→ WHAT THE TASK REQUIRES: Write out exactly the lines from the line with "middle_x = (min(box.XMin" through the line with "cad_parts[node].hide_render = cad_parts[node].hide_viewport", both ends included, and no other line.

→ DATA SHOWN:
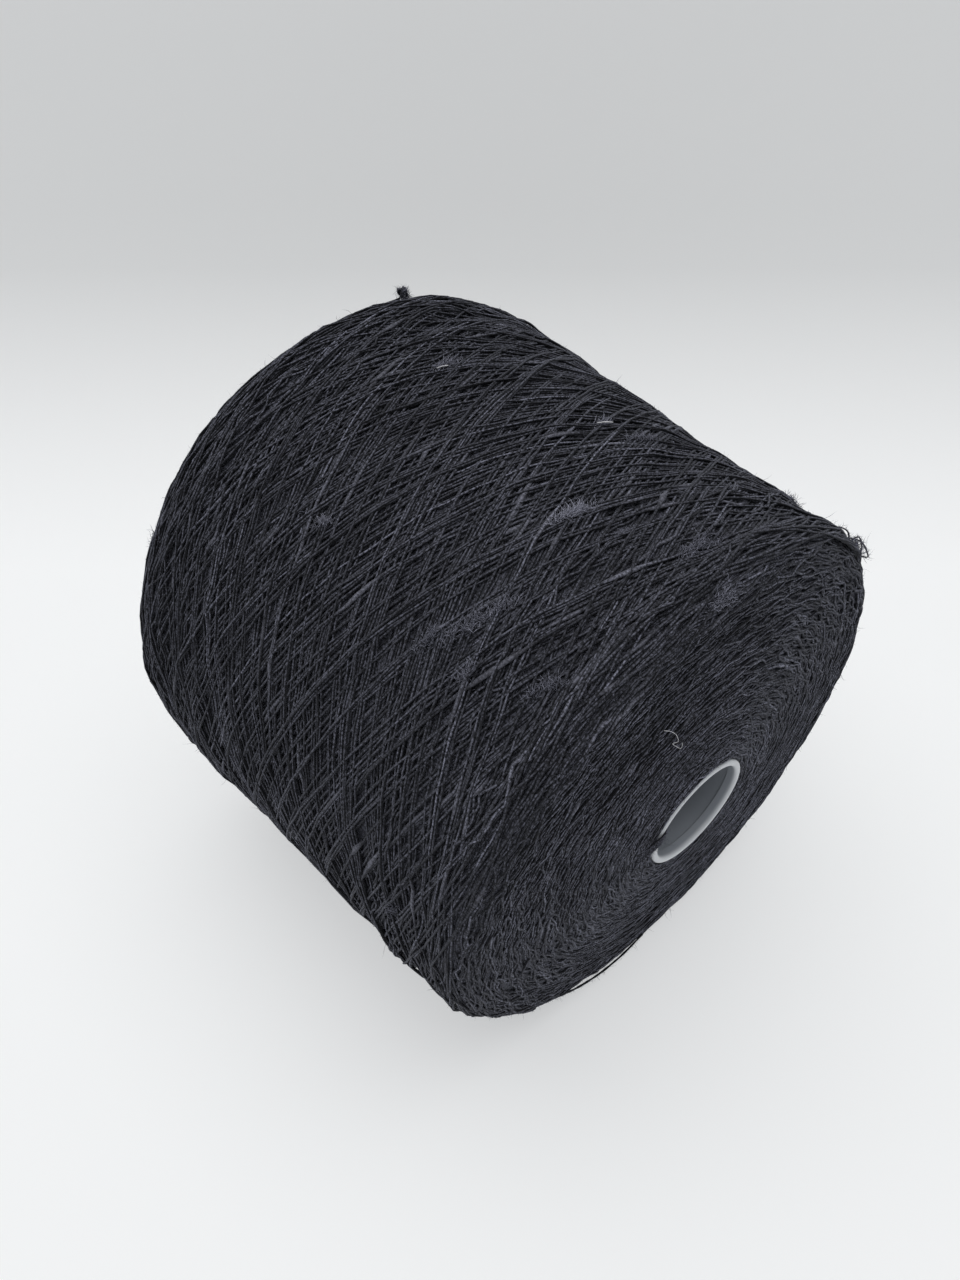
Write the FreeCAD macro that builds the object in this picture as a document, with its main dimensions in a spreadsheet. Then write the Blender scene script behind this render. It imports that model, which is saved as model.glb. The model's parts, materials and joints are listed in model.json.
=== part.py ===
import FreeCAD, Part

import math
import os

import Sketcher

# A cone of slub yarn that lies on its side: the moulded cone tube, the cross-wound yarn package
# and the transfer tail, each a body of its own.
#
# Every body is drawn about its own X axis, which is the tube's axis. X = 0 is the tube's base end
# and the nose is at the far end. The placement then lays the cone on the floor (Z = 0) with the nose
# towards +X. The package tapers, so the axis dips towards the nose by the package's half angle. The
# origin is the middle of the whole object's footprint box.

SIZES = {
    # cone tube
    "tube_length": 170.0,
    "taper_angle": 4.3333,  # half angle of the tube's outside, in degrees: 4 degrees 20 minutes
    "tube_wall": 1.8,
    "nose_bore": 32.0,  # diameter of the land inside the lip, which centres on a spindle
    "lip_wall": 2.2,
    "lip_length": 3.2,
    "lip_round": 1.0,
    "base_ring_wall": 2.6,
    "base_ring_length": 8.0,
    "notch_width": 1.6,  # slit at the base end that grips the start of the yarn
    "notch_length": 6.0,
    # yarn package
    "package_length": 150.0,
    "nose_projection": 4.5,  # tube beyond the outer edge of the package's nose face
    "nose_dome": 4.0,  # how far the nose face rises from its outer part to the tube
    "dome_margin": 2.0,  # flat ring between the round outer edge and the dome
    "package_nose_diameter": 165.0,
    "package_base_diameter": 183.15,
    "nose_edge_round": 7.6,
    "base_edge_round": 15.5,
    "rest_depth": 0.8,  # how far the soft underside is pressed flat
    # transfer tail
    "tail_width": 5.0,
    "tail_depth": 0.9,
    "tail_offset": 7.5,  # from the tube's base end to the first reserve turn
}

PLACE_TOLERANCE = 0.01
TRIM_MARGIN = 20.0  # how far the trimming outlines run past what they trim


def make_sheet(doc):
    """Spreadsheet with one row for each driving size: its name, its value and its alias."""
    sheet = doc.addObject("Spreadsheet::Sheet", "Sizes")
    for row, (alias, value) in enumerate(SIZES.items(), start=1):
        sheet.set(f"A{row}", alias.replace("_", " "))
        sheet.set(f"B{row}", str(value))
        sheet.setAlias(f"B{row}", alias)
    doc.recompute()
    return sheet


# Formulas, as the text that the features are bound to.

BORE_RADIUS = "(Sizes.nose_bore / 2)"
NOSE_FACE = "(Sizes.tube_length - Sizes.nose_projection)"
NOSE_HUB = f"({NOSE_FACE} + Sizes.nose_dome)"
BASE_FACE = f"({NOSE_FACE} - Sizes.package_length)"
LIP_END = "(Sizes.tube_length - Sizes.lip_length)"
TAIL_END = "(Sizes.tail_offset + Sizes.tail_width)"
PACKAGE_SLOPE = (
    "((Sizes.package_base_diameter - Sizes.package_nose_diameter) / 2 / Sizes.package_length)"
)


def tube_radius(along):
    """Outer radius of the tube at a place along its axis."""
    rise = f"(Sizes.tube_length - {along}) * tan(Sizes.taper_angle)"
    return f"({BORE_RADIUS} + Sizes.lip_wall + {rise})"


def floor_level(along):
    """How far the pressed underside lies below the axis, at a place along it."""
    radius = f"Sizes.package_nose_diameter / 2 + ({NOSE_FACE} - {along}) * {PACKAGE_SLOPE}"
    return f"({radius} - Sizes.rest_depth / cos(atan({PACKAGE_SLOPE})))"


# Ways of drawing and cutting that several bodies share.


def origin_feature(body, role):
    """The body's own origin plane or axis with this role."""
    return next(part for part in body.Origin.OriginFeatures if part.Role == role)


def draw_outline(body, name, plane, corners):
    """Closed outline on an origin plane, each corner tied to its own pair of formulas.

    A corner is its name, its distance along the sketch's first axis, its distance along the
    second axis and, where it lies on that axis's negative side, the word "below".
    """
    sketch = body.newObject("Sketcher::SketchObject", name)
    sketch.AttachmentSupport = [(origin_feature(body, plane), "")]
    sketch.MapMode = "FlatFace"
    points = []
    for corner in corners:
        height = sketch.evalExpression(corner[2])
        side = -1.0 if "below" in corner[3:] else 1.0
        points.append(FreeCAD.Vector(sketch.evalExpression(corner[1]), side * height, 0))
    count = len(points)
    for index in range(count):
        sketch.addGeometry(Part.LineSegment(points[index], points[(index + 1) % count]), False)
    for index in range(count):
        sketch.addConstraint(Sketcher.Constraint("Coincident", index, 2, (index + 1) % count, 1))
    for index, corner in enumerate(corners):
        start = (-1, 1, index, 1)
        rise = (index, 1, -1, 1) if "below" in corner[3:] else start
        along = Sketcher.Constraint("DistanceX", *start, points[index].x)
        height = Sketcher.Constraint("DistanceY", *rise, abs(points[index].y))
        for word, constraint, formula in (("along", along, corner[1]), ("out", height, corner[2])):
            number = sketch.addConstraint(constraint)
            sketch.renameConstraint(number, f"{corner[0]}_{word}")
            sketch.setExpression(f"Constraints.{corner[0]}_{word}", formula)
    return sketch


def turn(body, sketch):
    """Full turn of an outline about the body's X axis."""
    turned = body.newObject("PartDesign::Revolution", f"{body.Name}_turned")
    turned.Profile = sketch
    turned.ReferenceAxis = (origin_feature(body, "X_Axis"), [""])
    turned.Angle = 360.0
    body.Document.recompute()
    return turned


def rim(feature, along, radius):
    """Name of the feature's circular edge at a place on the axis, with this radius."""
    place = feature.evalExpression(along)
    size = feature.evalExpression(radius)
    for number, edge in enumerate(feature.Shape.Edges, start=1):
        circle = edge.Curve
        if not isinstance(circle, Part.Circle):
            continue
        off_place = abs(circle.Center.x - place)
        off_size = abs(circle.Radius - size)
        if max(off_place, off_size) < PLACE_TOLERANCE:
            return f"Edge{number}"
    raise ValueError(f"{feature.Label} has no rim of radius {size} at {place}")


def round_rims(body, name, feature, rims, radius):
    """Fillet of the named radius on circular edges, each a pair of formulas: place and radius."""
    fillet = body.newObject("PartDesign::Fillet", name)
    fillet.Base = (feature, [rim(feature, along, size) for along, size in rims])
    fillet.setExpression("Radius", radius)
    body.Document.recompute()
    return fillet


def cut(body, name, sketch, both_sides):
    """Pocket through everything, to both sides of the sketch or only along its normal."""
    before = body.Shape.Volume
    pocket = body.newObject("PartDesign::Pocket", name)
    pocket.Profile = sketch
    pocket.Type = "ThroughAll"
    pocket.SideType = "Symmetric" if both_sides else "One side"
    pocket.Reversed = not both_sides
    body.Document.recompute()
    if pocket.Shape.Volume >= before:
        raise ValueError(f"{name} cuts nothing")
    return pocket


# The three bodies.


def make_cone_tube(doc):
    """Moulded tube with a thickened round lip at the nose, a ring inside the base and a slit."""
    body = doc.addObject("PartDesign::Body", "cone_tube")
    ring_radius = tube_radius("Sizes.base_ring_length")
    corners = [
        ("base_outer", "0", tube_radius("0")),
        ("nose_outer", "Sizes.tube_length", tube_radius("Sizes.tube_length")),
        ("nose_inner", "Sizes.tube_length", BORE_RADIUS),
        ("land_end", LIP_END, BORE_RADIUS),
        ("wall_nose", LIP_END, f"{tube_radius(LIP_END)} - Sizes.tube_wall"),
        ("wall_base", "Sizes.base_ring_length", f"{ring_radius} - Sizes.tube_wall"),
        ("ring_nose", "Sizes.base_ring_length", f"{ring_radius} - Sizes.base_ring_wall"),
        ("base_inner", "0", f"{tube_radius('0')} - Sizes.base_ring_wall"),
    ]
    wall = turn(body, draw_outline(body, "tube_outline", "XZ_Plane", corners))
    lip_rims = [
        ("Sizes.tube_length", tube_radius("Sizes.tube_length")),
        ("Sizes.tube_length", BORE_RADIUS),
    ]
    round_rims(body, "lip_rounds", wall, lip_rims, "min(Sizes.lip_round; 0.45 * Sizes.lip_wall)")
    half_width = "Sizes.notch_width / 2"
    slit = [
        ("end_left", "0", half_width, "below"),
        ("root_left", "Sizes.notch_length", half_width, "below"),
        ("root_right", "Sizes.notch_length", half_width),
        ("end_right", "0", half_width),
    ]
    cut(body, "notch", draw_outline(body, "notch_outline", "XY_Plane", slit), both_sides=False)
    return body


def make_yarn_package(doc):
    """Wound yarn: a thick cone on the tube, round at both edges, pressed flat underneath."""
    body = doc.addObject("PartDesign::Body", "yarn_package")
    base_radius = "Sizes.package_base_diameter / 2"
    nose_radius = "Sizes.package_nose_diameter / 2"
    dome_radius = f"({nose_radius} - Sizes.nose_edge_round - Sizes.dome_margin)"
    corners = [
        ("base_inner", BASE_FACE, tube_radius(BASE_FACE)),
        ("base_outer", BASE_FACE, base_radius),
        ("nose_outer", NOSE_FACE, nose_radius),
        ("dome_foot", NOSE_FACE, dome_radius),
        ("nose_inner", NOSE_HUB, tube_radius(NOSE_HUB)),
    ]
    wound = turn(body, draw_outline(body, "package_outline", "XZ_Plane", corners))
    rounded = round_rims(
        body, "nose_edge", wound, [(NOSE_FACE, nose_radius)], "Sizes.nose_edge_round"
    )
    round_rims(body, "base_edge", rounded, [(BASE_FACE, base_radius)], "Sizes.base_edge_round")
    past_nose = f"Sizes.tube_length + {TRIM_MARGIN}"
    under = f"{base_radius} + {TRIM_MARGIN}"
    slab = [
        ("base_top", "0", floor_level("0"), "below"),
        ("base_bottom", "0", under, "below"),
        ("nose_bottom", past_nose, under, "below"),
        ("nose_top", past_nose, floor_level(f"({past_nose})"), "below"),
    ]
    floor = draw_outline(body, "floor_outline", "XZ_Plane", slab)
    cut(body, "pressed_underside", floor, both_sides=True)
    return body


def make_transfer_tail(doc):
    """Reserve turns of yarn, a band round the bare base end of the tube."""
    body = doc.addObject("PartDesign::Body", "transfer_tail")
    start_radius = tube_radius("Sizes.tail_offset")
    corners = [
        ("start_inner", "Sizes.tail_offset", start_radius),
        ("start_outer", "Sizes.tail_offset", f"{start_radius} + Sizes.tail_depth"),
        ("end_outer", TAIL_END, f"{tube_radius(TAIL_END)} + Sizes.tail_depth"),
        ("end_inner", TAIL_END, tube_radius(TAIL_END)),
    ]
    turn(body, draw_outline(body, "tail_outline", "XZ_Plane", corners))
    return body


def lay_down(sheet, bodies):
    """Lays the cone on the floor with its nose towards +X, its footprint centred on the origin."""
    slope = sheet.evalExpression(PACKAGE_SLOPE)
    dip = FreeCAD.Rotation(FreeCAD.Vector(0, 1, 0), math.degrees(math.atan(slope)))
    floor_corner = FreeCAD.Vector(0, 0, -sheet.evalExpression(floor_level("0")))
    lift = -dip.multVec(floor_corner).z
    for body in bodies:
        body.Placement = FreeCAD.Placement(FreeCAD.Vector(0, 0, lift), dip)
    boxes = [body.Shape.optimalBoundingBox(False, False) for body in bodies]
    middle_x = (min(box.XMin for box in boxes) + max(box.XMax for box in boxes)) / 2
    for body in bodies:
        body.Placement = FreeCAD.Placement(FreeCAD.Vector(-middle_x, 0, lift), dip)


def check(doc, bodies):
    """Raises if any feature failed to build or any body's shape isn't one valid solid."""
    for item in doc.Objects:
        if {"Invalid", "Error"} & set(item.State):
            raise ValueError(f"{item.Label} failed to build: {item.State}")
    for body in bodies:
        shape = body.Shape
        if shape.isNull() or not shape.isValid() or len(shape.Solids) != 1:
            raise ValueError(f"{body.Label} isn't one valid solid")


def main():
    doc = FreeCAD.newDocument("YarnCone")
    sheet = make_sheet(doc)
    bodies = [make_cone_tube(doc), make_yarn_package(doc), make_transfer_tail(doc)]
    doc.recompute()
    lay_down(sheet, bodies)
    doc.recompute()
    check(doc, bodies)
    os.makedirs("parts", exist_ok=True)
    for body in bodies:
        body.Shape.exportStep(os.path.join("parts", f"{body.Label}.step"))


main()
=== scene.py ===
import json
import math

import bpy
import numpy as np
from mathutils import Matrix, Vector


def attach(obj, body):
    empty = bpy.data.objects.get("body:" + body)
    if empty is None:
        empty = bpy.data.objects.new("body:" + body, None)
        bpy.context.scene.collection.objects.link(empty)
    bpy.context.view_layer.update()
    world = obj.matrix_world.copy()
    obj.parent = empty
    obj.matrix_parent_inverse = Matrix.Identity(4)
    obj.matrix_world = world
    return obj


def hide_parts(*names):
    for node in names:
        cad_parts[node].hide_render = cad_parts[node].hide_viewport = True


bl_info = {
    "name": "Yarn Cone",
    "version": (1, 0, 0),
    "blender": (4, 5, 0),
    "location": "View3D > Sidebar > Yarn Cone",
    "description": "Winds slub yarn on a moulded cone tube, strand by strand, around its CAD model",
    "category": "Object",
}

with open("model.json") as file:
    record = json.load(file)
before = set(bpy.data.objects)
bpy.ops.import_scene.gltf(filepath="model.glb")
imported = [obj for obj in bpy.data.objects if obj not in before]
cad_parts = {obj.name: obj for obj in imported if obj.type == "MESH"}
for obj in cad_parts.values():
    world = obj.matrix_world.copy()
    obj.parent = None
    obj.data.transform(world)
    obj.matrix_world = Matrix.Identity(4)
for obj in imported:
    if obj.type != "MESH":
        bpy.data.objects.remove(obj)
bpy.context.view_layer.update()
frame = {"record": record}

# The cone's own axes, in millimetres: along the tube from its base end to its nose, and the
# radius about it. An angle about the tube is measured from the top, towards +Y.

MM = 0.001
TUBE_LENGTH = 170.0
TAPER = math.tan(math.radians(4.3333))
NOSE_BORE_RADIUS = 16.0
LIP_WALL = 2.2
LIP_LENGTH = 3.2
LIP_ROUND = 0.99
TUBE_WALL = 1.8
BASE_RING_WALL = 2.6
BASE_RING_LENGTH = 8.0
SLIT_WIDTH = 1.6
SLIT_LENGTH = 6.0
PACKAGE_LENGTH = 150.0
NOSE_FACE = TUBE_LENGTH - 4.5
BASE_FACE = NOSE_FACE - PACKAGE_LENGTH
NOSE_RADIUS = 82.5
BASE_RADIUS = 91.575
NOSE_ROUND = 7.6
BASE_ROUND = 15.5
NOSE_DOME = 4.0
DOME_FOOT_RADIUS = NOSE_RADIUS - NOSE_ROUND - 2.0
DOME_FOOT_ROUND = 6.0
SPINDLE_LAND_MIDDLE = TUBE_LENGTH - (LIP_LENGTH + LIP_ROUND) / 2
MEAN_RADIUS = (NOSE_RADIUS + BASE_RADIUS) / 2
CONE_SLOPE = (BASE_RADIUS - NOSE_RADIUS) / PACKAGE_LENGTH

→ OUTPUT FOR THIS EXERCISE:
    middle_x = (min(box.XMin for box in boxes) + max(box.XMax for box in boxes)) / 2
    for body in bodies:
        body.Placement = FreeCAD.Placement(FreeCAD.Vector(-middle_x, 0, lift), dip)


def check(doc, bodies):
    """Raises if any feature failed to build or any body's shape isn't one valid solid."""
    for item in doc.Objects:
        if {"Invalid", "Error"} & set(item.State):
            raise ValueError(f"{item.Label} failed to build: {item.State}")
    for body in bodies:
        shape = body.Shape
        if shape.isNull() or not shape.isValid() or len(shape.Solids) != 1:
            raise ValueError(f"{body.Label} isn't one valid solid")


def main():
    doc = FreeCAD.newDocument("YarnCone")
    sheet = make_sheet(doc)
    bodies = [make_cone_tube(doc), make_yarn_package(doc), make_transfer_tail(doc)]
    doc.recompute()
    lay_down(sheet, bodies)
    doc.recompute()
    check(doc, bodies)
    os.makedirs("parts", exist_ok=True)
    for body in bodies:
        body.Shape.exportStep(os.path.join("parts", f"{body.Label}.step"))


main()
=== scene.py ===
import json
import math

import bpy
import numpy as np
from mathutils import Matrix, Vector


def attach(obj, body):
    empty = bpy.data.objects.get("body:" + body)
    if empty is None:
        empty = bpy.data.objects.new("body:" + body, None)
        bpy.context.scene.collection.objects.link(empty)
    bpy.context.view_layer.update()
    world = obj.matrix_world.copy()
    obj.parent = empty
    obj.matrix_parent_inverse = Matrix.Identity(4)
    obj.matrix_world = world
    return obj


def hide_parts(*names):
    for node in names:
        cad_parts[node].hide_render = cad_parts[node].hide_viewport = True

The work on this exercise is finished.